As divergências da Polônia sob o PiS com a União Europeia giraram em torno das questões migratórias, ambientais e da polêmica reforma do Judiciário, vista como grande ameaça à democracia e à independência entre os poderes. Por mais que o país do Leste Europeu fosse um caso de sucesso sob diversos aspectos, na grande mídia europeia era tratado como um país ultrapassado em seus valores e que flertava com o autoritarismo.

Seja por erros do PiS ou pela forte propaganda e influência europeia, o fato é que o partido saiu do governo agora em dezembro.

 

A Polônia se iguala à esquerda europeia?

Em princípio, a mudança de poder na terra de São João Paulo II pode desanimar muitos conservadores. A esquerda europeia festeja a mudança, mas estará perdida a promessa de uma emergente potência católica no continente? Não parece ser o caso.

De fato, quem assumiu o cargo de chefe do executivo foi Donald Tusk. Tusk é um velho conhecido da política polonesa e também europeia. Entre 2007 e 2014, ele ocupou a cadeira de primeiro-ministro. Na União Europeia, assumiu o cargo de presidente do Conselho Europeu entre 2014 e 2019, posição estratégica de destaque. Durante a campanha, o PiS tentou colocar em Tusk a pecha de “homem de Bruxelas” ou “homem de Berlim”.

Tusk se elegeu pelo Plataforma Cívica (sigla PO em polonês), um partido considerado de centro ou mesmo conservador, mas que ao longo dos anos foi se voltando para a esquerda. É favorável ao aborto, algo que não defendia enquanto esteve no governo, muitos de seus membros são contrários ao casamento homossexual, porém favoráveis à união civil. O PO adota uma plataforma econômica de cunho liberal e se posiciona claramente ao lado da União Europeia.

 

Nem tudo serão flores para a União Europeia

Porém, por mais que o PO de Tusk tenha formado uma coalizão com partidos de uma esquerda mais radical, não será nada fácil para seu governo aprovar medidas de grande impacto no país. Isso porque o presidente Andrzej Duda é um político que tem o PiS como origem e se mantém muito alinhado ao partido.

Com Duda na presidência, qualquer lei mais polêmica, ou que provoque uma mudança maior no país, pode ser vetada. Por mais que o primeiro-ministro Tusk tenha a maioria do parlamento, não será o suficiente para derrubar um veto presidencial.

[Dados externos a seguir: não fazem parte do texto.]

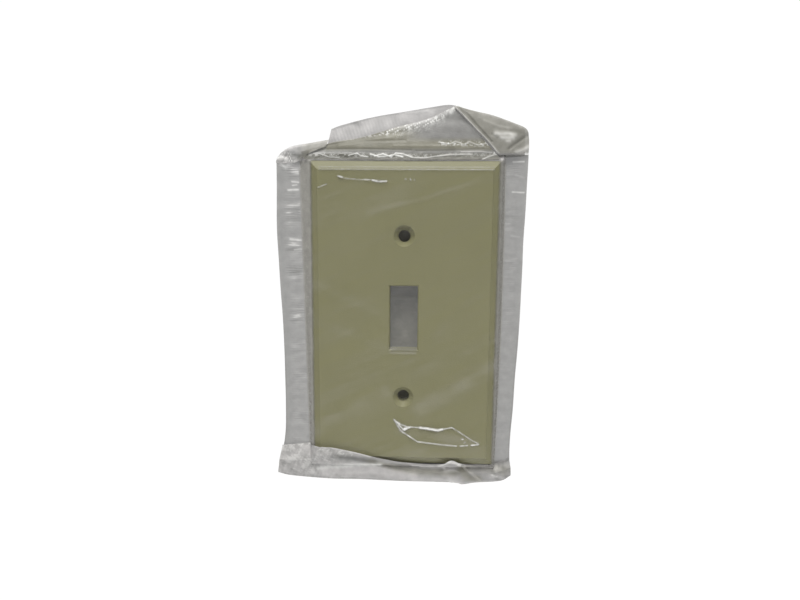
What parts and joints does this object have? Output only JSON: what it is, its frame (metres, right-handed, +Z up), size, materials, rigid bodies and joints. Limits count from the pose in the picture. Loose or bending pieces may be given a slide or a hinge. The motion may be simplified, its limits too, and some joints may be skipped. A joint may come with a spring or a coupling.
{
  "type": "toggle wall plate",
  "caption": "One-gang toggle switch cover plate with bevelled edges, in a sealed clear film pouch with its oval-head mounting screws loose behind it.",
  "frame": {"origin": "midway between the two screw holes, on the plate's back plane, where the wall is", "axes": "+Z up the wall, +X to the right as seen from the room, -Y out of the wall towards the room"},
  "size_m": [0.0945, 0.011, 0.1444],
  "materials": {
    "moulded_plate": "smooth moulded ivory with a soft shine",
    "painted_screw": "ivory enamel over steel",
    "clear_film": "clear, glossy, lightly wrinkled film",
    "welded_film": "two films welded together, puckered and cloudy",
    "creased_film": "creased, layered film with whitened folds"
  },
  "bodies": {
    "packet": {"wall_plate": "moulded_plate", "back_film": "clear_film", "front_film": "clear_film", "left_seal": "welded_film", "right_seal": "welded_film", "bottom_fold": "creased_film"},
    "left_screw": {"left_screw": "painted_screw"},
    "right_screw": {"right_screw": "painted_screw"},
    "top_flap": {"top_flap": "creased_film"}
  },
  "joints": [
    {"name": "left_screw_slide", "type": "slide", "parent": "packet", "child": "left_screw", "axis": [0, 0, 1], "range_m": [0, 0.102]},
    {"name": "right_screw_slide", "type": "slide", "parent": "packet", "child": "right_screw", "axis": [0, 0, 1], "range_m": [0, 0.102]},
    {"name": "flap_fold", "type": "hinge", "parent": "packet", "child": "top_flap", "pos_m": [0, 0, 0.06075], "axis": [1, 0, 0], "range_deg": [-90, 90]}
  ]
}
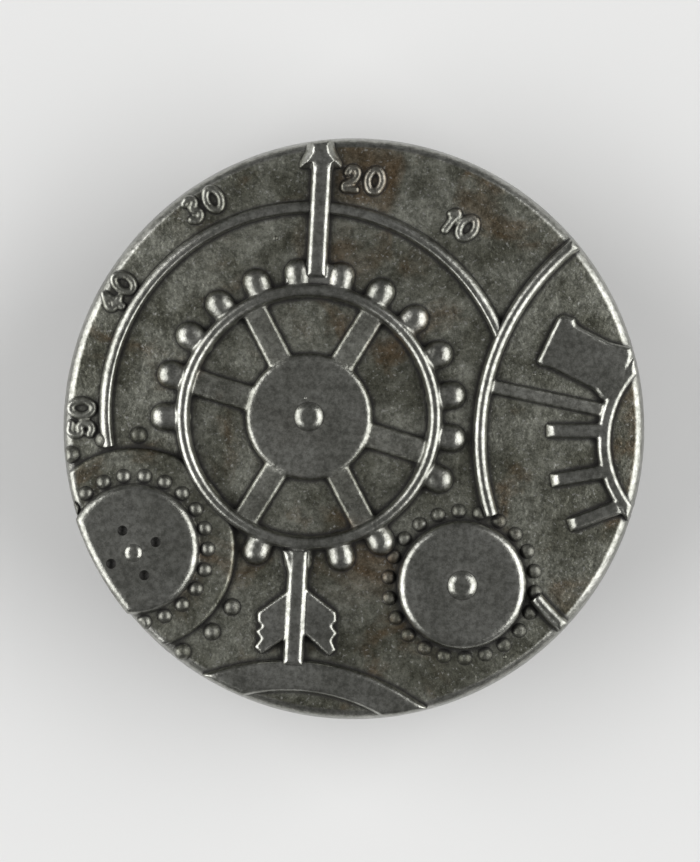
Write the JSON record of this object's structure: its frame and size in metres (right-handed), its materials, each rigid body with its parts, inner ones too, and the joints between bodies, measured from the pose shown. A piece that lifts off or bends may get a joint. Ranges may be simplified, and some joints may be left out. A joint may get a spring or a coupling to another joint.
{
  "type": "shank button",
  "caption": "Round cast metal coat button with a raised clockwork picture of gears, dial figures and an arrow, and a wire sewing loop on its hollow back.",
  "frame": {"origin": "the lowest point of the wire sewing loop, on the button's centre line", "axes": "+Z out of the face, +Y towards the tip of the arrow, +X to the right when the face is looked at"},
  "size_m": [0.028, 0.028, 0.0073],
  "materials": {
    "cast_face": "zinc alloy die casting, antique silver plate, darkened in the recesses and rubbed bright on the edges",
    "shank_loop": "drawn steel wire with the same antique plate, a little darkened"
  },
  "bodies": {
    "root": {"cast_face": "cast_face", "shank_loop": "shank_loop"}
  },
  "joints": []
}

Tudo indica que o judiciário polonês também será um empecilho para uma guinada do país à esquerda. Nos oito anos em que esteve no poder, o PiS pôde indicar muitos juízes para cúpula dos tribunais. Os principais julgamentos recentes indicam a tendência das cortes de decidir em favor do PiS.

Em relação à guerra na Ucrânia, Tusk já prometeu apoio incondicional e provavelmente nada mudará. Na questão ambiental, por mais que Tusk possa ser influenciado pela política de Bruxelas e Berlim, o forte setor do carvão na Polônia e mesmo a rejeição polonesa a medidas ambientais mais radicais o impedirão de se enveredar por esse caminho.

Tusk não quer confirmar a pecha colocada por seus opositores de que é o “homem de Bruxelas” ou o “homem de Berlim”. Os poloneses parecem associar o que representam estas duas cidades a coisas ruins; e isso é o mais importante para vislumbrarmos o futuro do país.